## begin Input rows

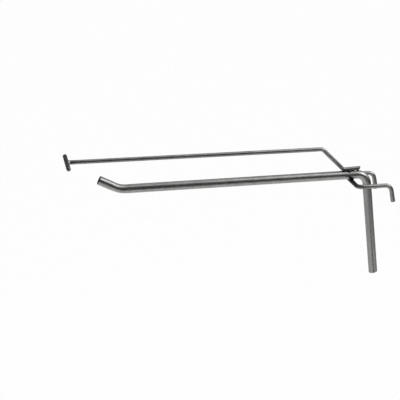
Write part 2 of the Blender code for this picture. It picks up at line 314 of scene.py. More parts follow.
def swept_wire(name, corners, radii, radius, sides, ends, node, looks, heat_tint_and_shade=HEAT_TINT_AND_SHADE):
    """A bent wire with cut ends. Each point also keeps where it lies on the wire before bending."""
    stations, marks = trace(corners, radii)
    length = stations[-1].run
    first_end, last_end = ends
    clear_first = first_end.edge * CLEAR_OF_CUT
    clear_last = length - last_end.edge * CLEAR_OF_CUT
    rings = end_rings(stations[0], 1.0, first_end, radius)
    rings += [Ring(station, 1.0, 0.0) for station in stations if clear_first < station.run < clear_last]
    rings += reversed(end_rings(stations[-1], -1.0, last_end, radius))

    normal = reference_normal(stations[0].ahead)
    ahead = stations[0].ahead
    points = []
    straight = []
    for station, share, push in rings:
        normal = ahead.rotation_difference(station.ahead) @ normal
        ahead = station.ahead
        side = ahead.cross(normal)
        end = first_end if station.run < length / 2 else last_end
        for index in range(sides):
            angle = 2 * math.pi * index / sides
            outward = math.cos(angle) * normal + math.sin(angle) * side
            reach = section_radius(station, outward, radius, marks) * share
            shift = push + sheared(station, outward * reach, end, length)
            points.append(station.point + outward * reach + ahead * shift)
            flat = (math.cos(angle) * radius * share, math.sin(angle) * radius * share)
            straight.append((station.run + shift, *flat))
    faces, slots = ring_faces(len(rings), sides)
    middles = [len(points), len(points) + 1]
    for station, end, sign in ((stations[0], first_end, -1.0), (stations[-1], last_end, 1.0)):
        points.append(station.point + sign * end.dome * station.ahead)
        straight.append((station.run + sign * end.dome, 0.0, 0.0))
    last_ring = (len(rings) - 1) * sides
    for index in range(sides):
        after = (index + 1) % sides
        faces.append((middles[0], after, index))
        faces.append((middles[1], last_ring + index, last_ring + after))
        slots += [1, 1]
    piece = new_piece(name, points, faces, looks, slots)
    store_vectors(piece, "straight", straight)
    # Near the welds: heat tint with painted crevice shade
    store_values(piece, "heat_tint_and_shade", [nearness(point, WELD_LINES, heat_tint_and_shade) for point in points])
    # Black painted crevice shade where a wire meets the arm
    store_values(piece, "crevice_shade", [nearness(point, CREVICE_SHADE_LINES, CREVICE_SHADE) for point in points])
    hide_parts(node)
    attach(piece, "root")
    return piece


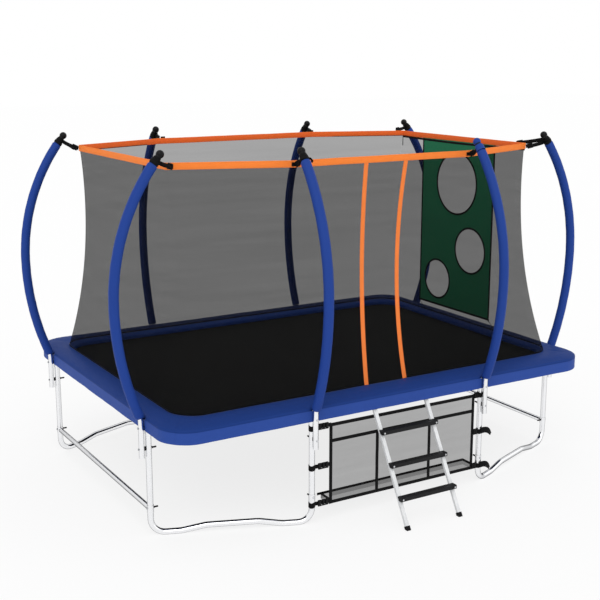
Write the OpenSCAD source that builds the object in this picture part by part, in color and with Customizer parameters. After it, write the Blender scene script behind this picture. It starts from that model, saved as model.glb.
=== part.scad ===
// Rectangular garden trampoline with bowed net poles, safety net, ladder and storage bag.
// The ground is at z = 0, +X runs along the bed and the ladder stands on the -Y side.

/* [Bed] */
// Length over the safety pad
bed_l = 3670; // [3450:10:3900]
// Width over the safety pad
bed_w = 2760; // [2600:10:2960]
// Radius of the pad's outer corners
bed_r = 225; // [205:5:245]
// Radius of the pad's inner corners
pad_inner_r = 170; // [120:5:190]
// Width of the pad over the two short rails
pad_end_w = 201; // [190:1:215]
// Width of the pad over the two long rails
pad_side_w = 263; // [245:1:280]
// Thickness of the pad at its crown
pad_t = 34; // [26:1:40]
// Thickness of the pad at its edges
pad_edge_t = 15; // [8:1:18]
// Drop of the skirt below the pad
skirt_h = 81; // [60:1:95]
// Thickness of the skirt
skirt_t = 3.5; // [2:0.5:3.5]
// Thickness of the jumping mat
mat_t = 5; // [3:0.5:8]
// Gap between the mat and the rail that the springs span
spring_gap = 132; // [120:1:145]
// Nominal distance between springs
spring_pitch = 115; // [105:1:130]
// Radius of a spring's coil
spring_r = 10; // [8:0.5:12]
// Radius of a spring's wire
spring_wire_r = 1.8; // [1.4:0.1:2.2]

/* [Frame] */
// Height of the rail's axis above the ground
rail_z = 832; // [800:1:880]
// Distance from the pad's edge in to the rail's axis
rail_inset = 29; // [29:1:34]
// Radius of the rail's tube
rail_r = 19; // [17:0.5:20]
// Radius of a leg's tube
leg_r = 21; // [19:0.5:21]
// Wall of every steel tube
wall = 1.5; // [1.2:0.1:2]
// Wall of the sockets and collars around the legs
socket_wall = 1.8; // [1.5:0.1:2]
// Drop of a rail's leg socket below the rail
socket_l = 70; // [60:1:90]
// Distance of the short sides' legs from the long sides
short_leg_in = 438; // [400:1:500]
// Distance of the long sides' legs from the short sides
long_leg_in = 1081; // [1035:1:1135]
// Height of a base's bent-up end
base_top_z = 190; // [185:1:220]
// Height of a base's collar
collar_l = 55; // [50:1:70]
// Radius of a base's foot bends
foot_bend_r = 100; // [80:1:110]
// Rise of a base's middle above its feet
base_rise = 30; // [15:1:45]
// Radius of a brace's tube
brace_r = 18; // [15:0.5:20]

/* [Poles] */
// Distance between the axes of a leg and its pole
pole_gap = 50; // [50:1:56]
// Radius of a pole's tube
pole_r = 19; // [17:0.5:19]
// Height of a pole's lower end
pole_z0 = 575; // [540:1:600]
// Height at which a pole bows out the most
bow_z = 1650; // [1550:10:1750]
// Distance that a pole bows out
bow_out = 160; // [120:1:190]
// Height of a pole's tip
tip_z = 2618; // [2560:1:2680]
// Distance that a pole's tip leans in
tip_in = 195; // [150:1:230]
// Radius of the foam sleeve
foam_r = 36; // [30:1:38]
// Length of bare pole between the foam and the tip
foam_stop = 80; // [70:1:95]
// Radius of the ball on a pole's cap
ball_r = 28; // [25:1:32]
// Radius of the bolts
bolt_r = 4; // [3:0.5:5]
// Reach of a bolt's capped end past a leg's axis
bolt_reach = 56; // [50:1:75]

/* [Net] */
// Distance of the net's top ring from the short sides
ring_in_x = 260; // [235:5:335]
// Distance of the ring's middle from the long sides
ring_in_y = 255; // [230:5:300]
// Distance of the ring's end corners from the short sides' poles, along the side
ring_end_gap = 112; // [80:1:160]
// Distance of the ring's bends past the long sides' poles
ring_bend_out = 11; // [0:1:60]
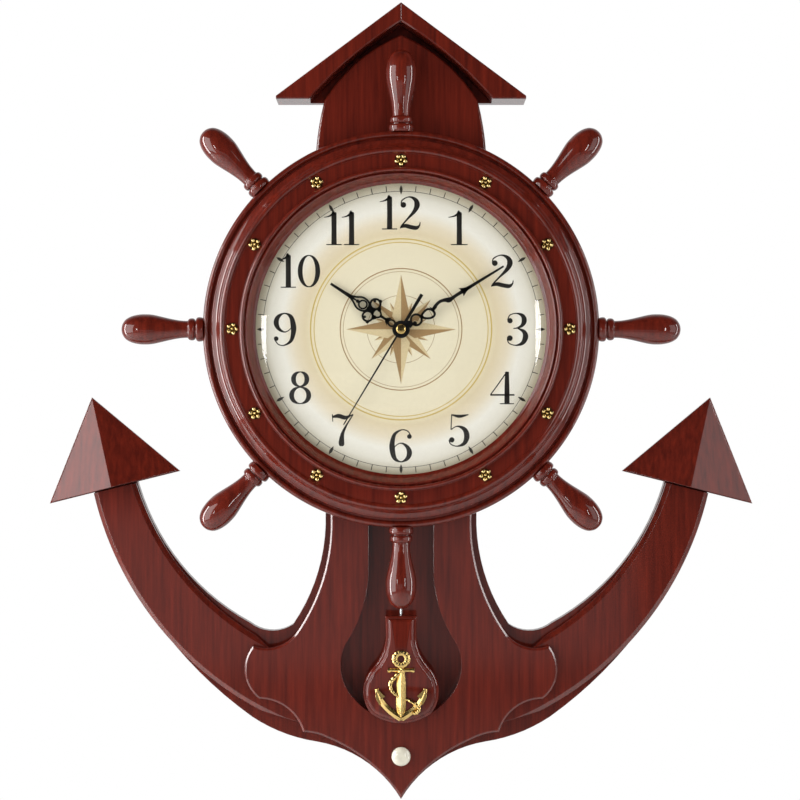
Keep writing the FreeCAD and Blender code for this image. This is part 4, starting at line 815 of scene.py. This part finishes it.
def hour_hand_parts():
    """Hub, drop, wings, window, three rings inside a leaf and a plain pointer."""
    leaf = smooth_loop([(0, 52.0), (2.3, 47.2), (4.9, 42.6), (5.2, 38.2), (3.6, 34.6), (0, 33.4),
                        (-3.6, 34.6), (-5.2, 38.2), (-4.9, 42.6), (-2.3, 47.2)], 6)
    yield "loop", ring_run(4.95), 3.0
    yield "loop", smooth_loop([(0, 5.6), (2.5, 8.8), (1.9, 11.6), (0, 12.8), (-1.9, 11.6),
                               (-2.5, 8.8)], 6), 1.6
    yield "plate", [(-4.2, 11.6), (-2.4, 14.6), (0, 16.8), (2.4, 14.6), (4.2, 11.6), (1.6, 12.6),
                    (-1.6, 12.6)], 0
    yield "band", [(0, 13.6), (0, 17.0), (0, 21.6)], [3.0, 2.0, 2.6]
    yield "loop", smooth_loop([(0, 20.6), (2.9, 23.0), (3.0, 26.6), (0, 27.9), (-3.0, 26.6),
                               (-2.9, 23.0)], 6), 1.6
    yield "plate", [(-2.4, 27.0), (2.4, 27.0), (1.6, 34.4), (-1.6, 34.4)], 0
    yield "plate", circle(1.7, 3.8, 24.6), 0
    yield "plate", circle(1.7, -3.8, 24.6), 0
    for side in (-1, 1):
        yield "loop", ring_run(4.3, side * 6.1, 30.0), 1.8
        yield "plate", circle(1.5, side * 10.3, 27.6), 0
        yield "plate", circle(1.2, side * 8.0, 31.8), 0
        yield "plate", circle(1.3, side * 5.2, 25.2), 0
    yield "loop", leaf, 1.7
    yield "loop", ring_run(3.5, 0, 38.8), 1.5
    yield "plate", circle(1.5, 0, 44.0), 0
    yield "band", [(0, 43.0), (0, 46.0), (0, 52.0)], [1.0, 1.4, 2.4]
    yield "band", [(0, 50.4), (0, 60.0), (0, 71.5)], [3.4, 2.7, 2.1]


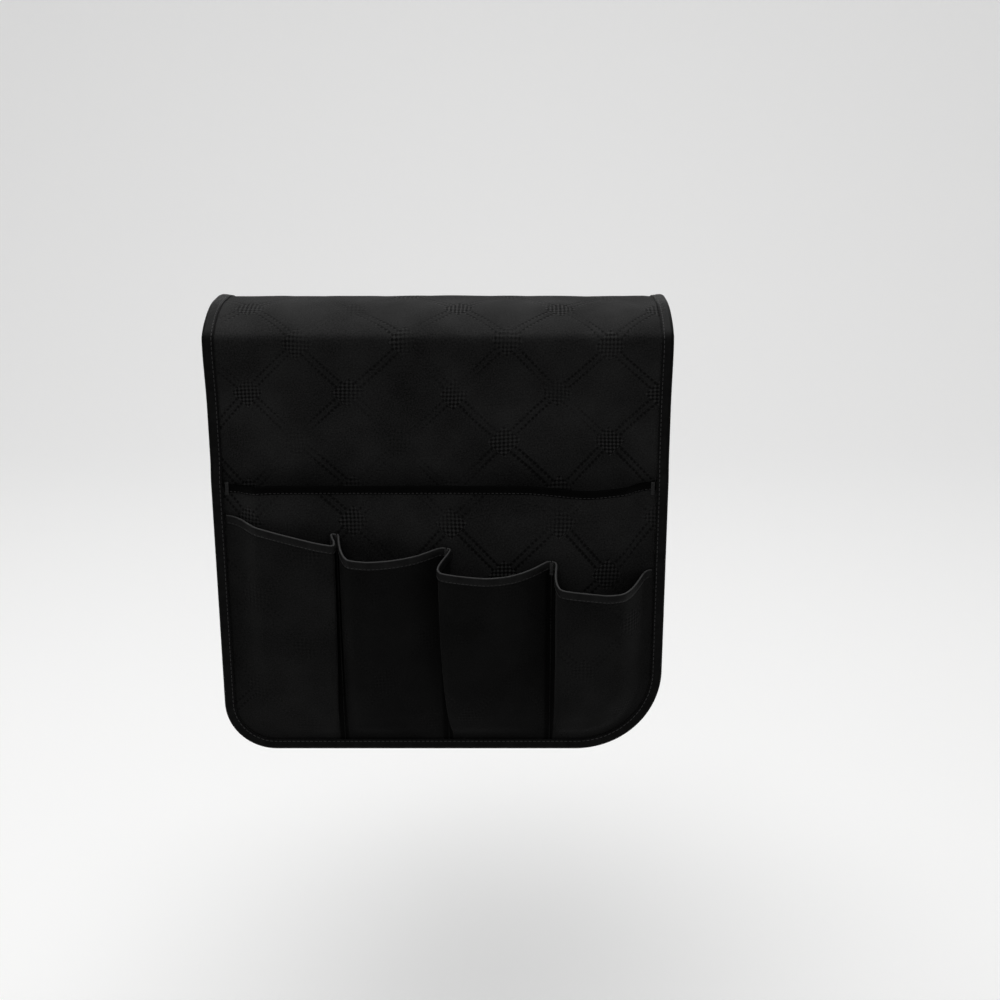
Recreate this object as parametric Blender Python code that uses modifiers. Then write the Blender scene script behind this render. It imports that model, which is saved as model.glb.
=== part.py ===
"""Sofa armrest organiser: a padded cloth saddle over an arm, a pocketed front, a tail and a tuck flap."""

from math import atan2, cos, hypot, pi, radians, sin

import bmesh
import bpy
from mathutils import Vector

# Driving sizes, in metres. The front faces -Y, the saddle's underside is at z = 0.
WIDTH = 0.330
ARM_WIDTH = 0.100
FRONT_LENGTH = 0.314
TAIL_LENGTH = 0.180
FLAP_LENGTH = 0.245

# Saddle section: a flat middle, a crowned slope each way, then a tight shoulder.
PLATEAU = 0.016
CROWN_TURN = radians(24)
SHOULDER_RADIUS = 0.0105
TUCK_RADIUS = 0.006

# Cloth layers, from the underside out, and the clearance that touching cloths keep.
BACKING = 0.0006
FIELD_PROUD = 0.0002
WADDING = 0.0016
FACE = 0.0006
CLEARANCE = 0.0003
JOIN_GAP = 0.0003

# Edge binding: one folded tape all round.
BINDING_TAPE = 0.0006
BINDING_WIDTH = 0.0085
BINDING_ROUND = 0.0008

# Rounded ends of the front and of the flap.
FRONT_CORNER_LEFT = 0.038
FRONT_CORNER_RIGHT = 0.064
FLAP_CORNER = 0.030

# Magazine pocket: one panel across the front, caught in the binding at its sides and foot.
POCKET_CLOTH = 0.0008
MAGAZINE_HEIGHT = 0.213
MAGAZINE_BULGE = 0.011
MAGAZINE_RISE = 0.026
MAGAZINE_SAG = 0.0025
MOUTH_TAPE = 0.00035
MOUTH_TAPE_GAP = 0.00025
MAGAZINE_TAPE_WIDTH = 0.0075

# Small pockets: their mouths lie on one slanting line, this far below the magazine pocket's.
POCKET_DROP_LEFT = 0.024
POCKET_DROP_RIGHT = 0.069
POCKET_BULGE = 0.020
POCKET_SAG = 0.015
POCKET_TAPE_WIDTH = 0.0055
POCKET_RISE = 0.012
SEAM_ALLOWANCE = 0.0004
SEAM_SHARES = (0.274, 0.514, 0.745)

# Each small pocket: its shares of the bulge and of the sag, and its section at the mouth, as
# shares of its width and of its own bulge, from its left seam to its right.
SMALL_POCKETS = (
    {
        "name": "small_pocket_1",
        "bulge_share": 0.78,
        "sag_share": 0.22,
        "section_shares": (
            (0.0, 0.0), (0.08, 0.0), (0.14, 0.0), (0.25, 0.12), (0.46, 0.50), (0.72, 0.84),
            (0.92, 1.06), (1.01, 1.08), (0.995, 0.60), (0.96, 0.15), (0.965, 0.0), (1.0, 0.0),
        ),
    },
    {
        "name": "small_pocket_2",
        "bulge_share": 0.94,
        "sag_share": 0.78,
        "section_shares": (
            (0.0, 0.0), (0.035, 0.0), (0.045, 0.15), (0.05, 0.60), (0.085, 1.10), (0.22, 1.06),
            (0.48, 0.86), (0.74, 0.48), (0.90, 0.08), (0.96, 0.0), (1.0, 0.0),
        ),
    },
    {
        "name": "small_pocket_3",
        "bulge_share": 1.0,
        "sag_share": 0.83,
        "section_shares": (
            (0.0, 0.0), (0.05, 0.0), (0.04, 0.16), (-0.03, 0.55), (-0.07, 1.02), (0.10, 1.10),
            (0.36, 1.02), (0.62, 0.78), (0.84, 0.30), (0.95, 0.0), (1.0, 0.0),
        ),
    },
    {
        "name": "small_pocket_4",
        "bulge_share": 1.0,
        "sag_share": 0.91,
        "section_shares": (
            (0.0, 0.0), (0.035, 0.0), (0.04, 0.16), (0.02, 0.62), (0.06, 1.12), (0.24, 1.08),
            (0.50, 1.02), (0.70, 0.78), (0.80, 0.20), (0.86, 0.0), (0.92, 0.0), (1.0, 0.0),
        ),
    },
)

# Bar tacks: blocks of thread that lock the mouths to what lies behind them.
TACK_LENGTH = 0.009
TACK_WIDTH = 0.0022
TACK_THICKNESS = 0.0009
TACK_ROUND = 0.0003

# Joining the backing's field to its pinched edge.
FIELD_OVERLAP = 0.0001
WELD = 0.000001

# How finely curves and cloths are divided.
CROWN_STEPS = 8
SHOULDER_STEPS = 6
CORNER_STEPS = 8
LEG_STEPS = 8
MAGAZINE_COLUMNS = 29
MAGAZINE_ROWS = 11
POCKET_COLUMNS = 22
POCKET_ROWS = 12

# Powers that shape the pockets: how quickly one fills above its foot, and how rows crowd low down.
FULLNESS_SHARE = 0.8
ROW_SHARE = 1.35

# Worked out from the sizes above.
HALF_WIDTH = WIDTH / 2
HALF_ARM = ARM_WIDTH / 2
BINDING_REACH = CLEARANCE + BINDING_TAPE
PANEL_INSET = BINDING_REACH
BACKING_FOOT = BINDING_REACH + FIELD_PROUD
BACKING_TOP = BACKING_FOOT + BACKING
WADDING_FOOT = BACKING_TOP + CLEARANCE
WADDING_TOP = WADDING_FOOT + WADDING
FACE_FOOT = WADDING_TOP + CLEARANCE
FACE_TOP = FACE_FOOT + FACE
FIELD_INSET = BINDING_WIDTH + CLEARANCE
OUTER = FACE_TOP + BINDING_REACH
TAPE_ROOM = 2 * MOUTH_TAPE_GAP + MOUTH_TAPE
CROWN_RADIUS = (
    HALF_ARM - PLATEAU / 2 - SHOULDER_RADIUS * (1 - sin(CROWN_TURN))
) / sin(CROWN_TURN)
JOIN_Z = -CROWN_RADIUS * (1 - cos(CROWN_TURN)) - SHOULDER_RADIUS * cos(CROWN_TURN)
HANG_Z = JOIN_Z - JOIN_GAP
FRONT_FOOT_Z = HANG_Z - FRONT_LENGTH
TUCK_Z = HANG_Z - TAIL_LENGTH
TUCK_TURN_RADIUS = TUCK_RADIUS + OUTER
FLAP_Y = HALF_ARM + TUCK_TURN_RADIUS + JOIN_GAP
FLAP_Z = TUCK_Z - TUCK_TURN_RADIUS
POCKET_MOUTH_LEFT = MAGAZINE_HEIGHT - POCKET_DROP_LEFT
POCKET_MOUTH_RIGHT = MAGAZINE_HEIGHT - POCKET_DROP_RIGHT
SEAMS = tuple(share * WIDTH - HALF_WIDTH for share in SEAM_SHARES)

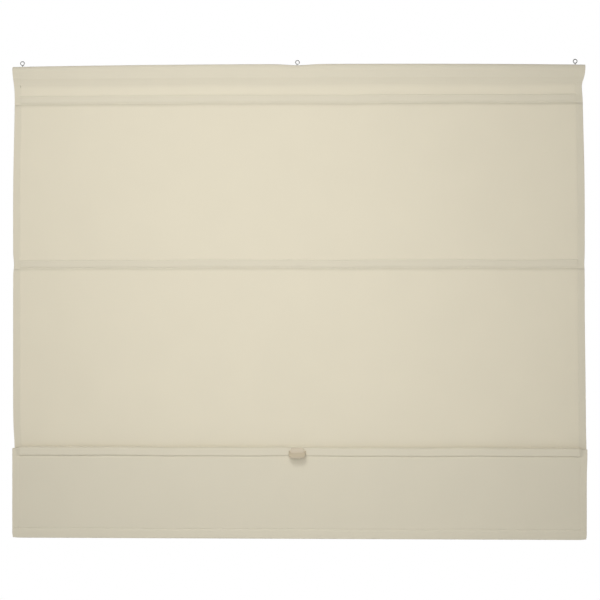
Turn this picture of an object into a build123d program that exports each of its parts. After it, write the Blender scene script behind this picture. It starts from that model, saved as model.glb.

## end Input rows

Solely the line containing "Recreate this object", the line containing "FLAP_CORNER = 0.030", and the lines between them are to be given again, exactly as written.

Solution for this task:
Recreate this object as parametric Blender Python code that uses modifiers. Then write the Blender scene script behind this render. It imports that model, which is saved as model.glb.
=== part.py ===
"""Sofa armrest organiser: a padded cloth saddle over an arm, a pocketed front, a tail and a tuck flap."""

from math import atan2, cos, hypot, pi, radians, sin

import bmesh
import bpy
from mathutils import Vector

# Driving sizes, in metres. The front faces -Y, the saddle's underside is at z = 0.
WIDTH = 0.330
ARM_WIDTH = 0.100
FRONT_LENGTH = 0.314
TAIL_LENGTH = 0.180
FLAP_LENGTH = 0.245

# Saddle section: a flat middle, a crowned slope each way, then a tight shoulder.
PLATEAU = 0.016
CROWN_TURN = radians(24)
SHOULDER_RADIUS = 0.0105
TUCK_RADIUS = 0.006

# Cloth layers, from the underside out, and the clearance that touching cloths keep.
BACKING = 0.0006
FIELD_PROUD = 0.0002
WADDING = 0.0016
FACE = 0.0006
CLEARANCE = 0.0003
JOIN_GAP = 0.0003

# Edge binding: one folded tape all round.
BINDING_TAPE = 0.0006
BINDING_WIDTH = 0.0085
BINDING_ROUND = 0.0008

# Rounded ends of the front and of the flap.
FRONT_CORNER_LEFT = 0.038
FRONT_CORNER_RIGHT = 0.064
FLAP_CORNER = 0.030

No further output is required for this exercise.